Yusuf Motiwala wrote:
> Is it possible to stop the flex when buffer exhausted and restart
> again when more data is available. Flex should restart with previous
> state where it left with previous buffer so that it can process
> splitted tokens. . . .


What you are looking for is an "event driven lexer" or a lexer that
handles "inverted control flow". It may also be called different
things by other people. The basic idea is you want the input to drive
the parsing process, and not vice versa.


I don't know of any free implementations of that concept. In fact, I
only know of one implementation at all (Yacc++, which as a disclaimer
I will say that I have a biased opinion on as one of the co-authors).


Inverting the flow-of-control in the parsing process is not that hard
if you have a table-driven toolset that outputs objects. Simply,
replace the call statements where the parser calls the lexer with
returns and similarly, when the lexer calls the file system, those
also become returns. Next, replace the places where the lexer returns
with a call to the parser. Finally, create an input object that
represents the input stream and have that call the lexer when it has
characters in its buffer. In practice, there are a few more details
than that, but that is the basic concept.

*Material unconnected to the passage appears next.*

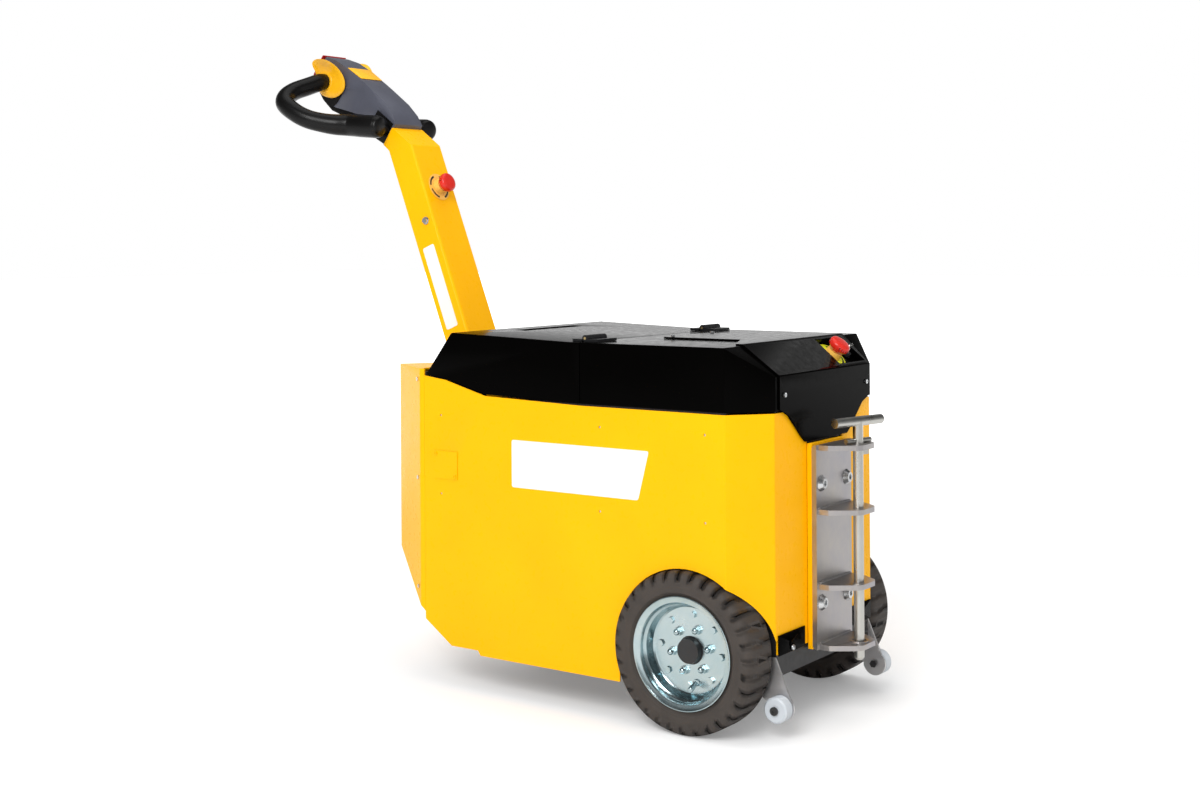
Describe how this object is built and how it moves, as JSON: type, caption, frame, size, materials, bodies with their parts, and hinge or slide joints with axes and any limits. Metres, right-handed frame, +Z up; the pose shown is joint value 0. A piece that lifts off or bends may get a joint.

Note, you cannot invert the flow-of-control in a recursive descent
parser, because the call stack of the parser contains implicit state
information. This (and this alone) is the one reason why Yacc++ does
not also generate recursive descent parsers (as well as table driven
ones), despite having developed a technology that would allows us to
do so for LR grammars.


Also the toolset does not have to generate true objects for the
control-flow inversion to work, it just needs to keep its state
somewhere other than the call stack (e.g. static or global variables
would work also, just not as prettily).